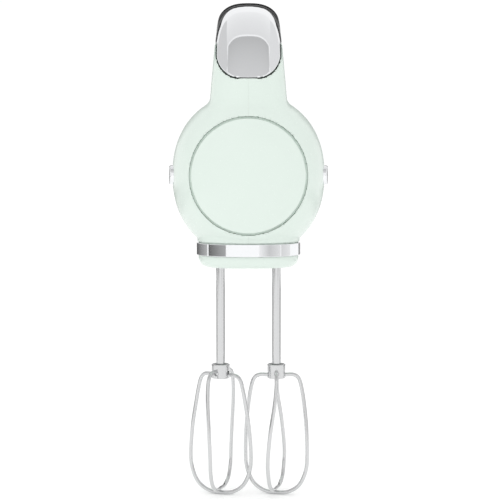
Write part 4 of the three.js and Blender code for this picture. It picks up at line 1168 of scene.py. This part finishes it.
def card(name, centre, facing, width, height, first_glow, last_glow, grade="up"):
    """A flat card that only shows in reflections.

    Its glow is graded from its low to its high edge, or from its right to its left edge as the object
    sees it.
    """
    half_w, half_h = width / 2, height / 2
    mesh = rectangle(name, half_w, half_h)
    material, nodes, links = new_material(name)
    nodes.clear()
    coordinates = nodes.new("ShaderNodeTexCoord")
    parts = nodes.new("ShaderNodeSeparateXYZ")
    links.new(coordinates.outputs["Object"], parts.inputs["Vector"])
    reach, output = (half_h, "Y") if grade == "up" else (half_w, "X")
    spread = nodes.new("ShaderNodeMapRange")
    spread.inputs["From Min"].default_value = -reach
    spread.inputs["From Max"].default_value = reach
    spread.inputs["To Min"].default_value = first_glow
    spread.inputs["To Max"].default_value = last_glow
    links.new(parts.outputs[output], spread.inputs["Value"])
    glow = nodes.new("ShaderNodeEmission")
    links.new(spread.outputs["Result"], glow.inputs["Strength"])
    out = nodes.new("ShaderNodeOutputMaterial")
    links.new(glow.outputs["Emission"], out.inputs["Surface"])
    mesh.materials.append(material)
    plane = bpy.data.objects.new(name, mesh)
    bpy.context.scene.collection.objects.link(plane)
    plane.location = centre
    towards = Vector(facing) - Vector(centre)
    plane.rotation_euler = towards.to_track_quat("Z", "Y").to_euler()
    plane.visible_camera = False
    plane.visible_diffuse = False
    plane.visible_shadow = False
    plane.visible_transmission = False


def make_world():
    """White in front, above and behind, and grey to both sides, so that round shapes keep their edges."""
    world = bpy.data.worlds.new("studio")
    bpy.context.scene.world = world
    world.use_nodes = True
    nodes, links = world.node_tree.nodes, world.node_tree.links
    coordinates = nodes.new("ShaderNodeTexCoord")
    parts = nodes.new("ShaderNodeSeparateXYZ")
    links.new(coordinates.outputs["Generated"], parts.inputs["Vector"])
    square = nodes.new("ShaderNodeMath")
    square.operation = "MULTIPLY"
    links.new(parts.outputs["X"], square.inputs[0])
    links.new(parts.outputs["X"], square.inputs[1])
    fall = nodes.new("ShaderNodeMath")
    fall.operation = "MULTIPLY_ADD"
    fall.inputs[1].default_value = -WORLD_SIDE_FALL
    fall.inputs[2].default_value = WORLD_LEVEL
    links.new(square.outputs["Value"], fall.inputs[0])
    links.new(fall.outputs["Value"], nodes["Background"].inputs["Strength"])
    nodes["Background"].inputs["Color"].default_value = (1.0, 1.0, 1.0, 1.0)


def area_light(name, place, aim, size, power):
    data = bpy.data.lights.new(name, "AREA")
    data.shape = "RECTANGLE"
    data.size = size[0]
    data.size_y = size[1]
    data.energy = power
    light = bpy.data.objects.new(name, data)
    bpy.context.scene.collection.objects.link(light)
    light.location = place
    light.rotation_euler = (Vector(aim) - Vector(place)).to_track_quat("-Z", "Y").to_euler()


def make_camera():
    data = bpy.data.cameras.new("camera")
    camera = bpy.data.objects.new("camera", data)
    bpy.context.scene.collection.objects.link(camera)
    place = Vector((CAMERA_X, DRIVE_Y * MM - CAMERA_DISTANCE, CAMERA_HEIGHT))
    aim = Vector((CAMERA_X, DRIVE_Y * MM, AIM_HEIGHT))
    camera.location = place
    camera.rotation_euler = (aim - place).to_track_quat("-Z", "Y").to_euler()
    data.sensor_width = SENSOR
    data.lens = SENSOR * (aim - place).length / FRAME_WIDTH
    data.clip_start = 0.01
    data.clip_end = 50.0
    bpy.context.scene.camera = camera


STRIP_CARDS = (
    # name, azimuth from the camera's side (positive to the right), distance, half-angle, glow from
    # its right to its left edge; all low strips that only the band sees
    ("dark_left_front", -58.0, 0.62, 26.5, 0.42, 0.13),
    ("dark_left_back", -122.0, 0.62, 32.0, 0.50, 0.12),
    ("grey_right_front", 19.0, 0.75, 9.0, 0.62, 0.98),
    ("grey_right_middle", 42.0, 0.75, 14.0, 0.84, 0.64),
    ("grey_right_far", 75.0, 0.75, 17.0, 0.90, 0.74),
    ("dark_right_back", 155.0, 0.75, 12.0, 0.35, 0.35),
)
CARDS = (
    # name, centre, facing, width, height, glow from its low to its high edge
    ("grey_ceiling", (0.0, -0.75, 1.15), (0.0, -0.136, 0.361), 1.7, 1.14, 0.79, 0.53),
    ("light_ceiling", (0.0, 0.35, 1.5), (0.0, 0.3, 0.0), 2.4, 1.2, 0.97, 0.82),
    ("grey_side_left", (-0.9, 0.1, 0.88), (0.0, -0.07, 0.27), 1.3, 0.8, 0.7, 0.7),
    ("grey_side_right", (0.9, 0.1, 0.88), (0.0, -0.07, 0.27), 1.3, 0.8, 0.82, 0.82),
    ("dark_low_left", (-0.45, 0.2, 0.04), (0.0, -0.07, 0.04), 0.5, 0.08, 0.4, 0.4),
    ("dark_low_right", (0.45, 0.2, 0.04), (0.0, -0.07, 0.04), 0.5, 0.08, 0.4, 0.4),
    ("flag_back_left", (-0.375, 1.0, 0.35), (0.0, -0.07, 0.25), 0.27, 0.9, 0.15, 0.15),
    ("flag_back_right", (0.375, 1.0, 0.35), (0.0, -0.07, 0.25), 0.27, 0.9, 0.15, 0.15),
    ("flag_back_top", (0.0, 1.1, 0.66), (0.0, -0.07, 0.28), 1.5, 0.46, 0.02, 0.02),
)


def make_cards():
    for name, azimuth, distance, half_angle, first_glow, last_glow in STRIP_CARDS:
        turn = math.radians(azimuth)
        width = 2.0 * distance * math.tan(math.radians(half_angle))
        centre = (distance * math.sin(turn), CARD_CENTRE_Y - distance * math.cos(turn), CARD_Z)
        facing = (0.0, CARD_CENTRE_Y, CARD_Z)
        card(name, centre, facing, width, CARD_HEIGHT, first_glow, last_glow, "across")
    for name, centre, facing, width, height, first_glow, last_glow in CARDS:
        card(name, centre, facing, width, height, first_glow, last_glow)


make_floor()
make_world()
make_camera()
make_cards()
area_light("key", (-0.5, -1.2, 1.3), (0.0, -0.07, 0.2), (0.9, 0.9), KEY_POWER)
bpy.context.scene.view_settings.view_transform = "Standard"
++++++
**What is asked:**
Write out the listing's lines exactly, from its first line through the line that contains "shows in reflections.", and stop there.

**Written answer:**
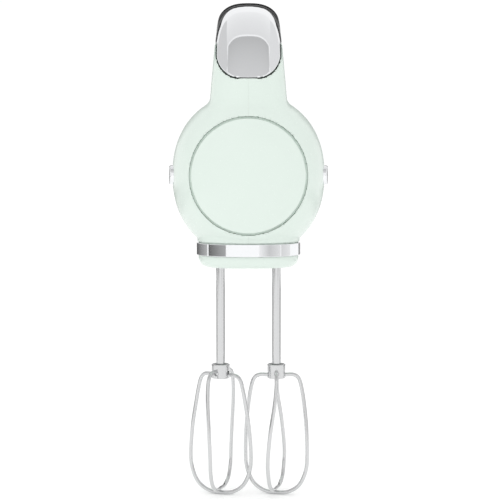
Write part 4 of the three.js and Blender code for this picture. It picks up at line 1168 of scene.py. This part finishes it.
def card(name, centre, facing, width, height, first_glow, last_glow, grade="up"):
    """A flat card that only shows in reflections.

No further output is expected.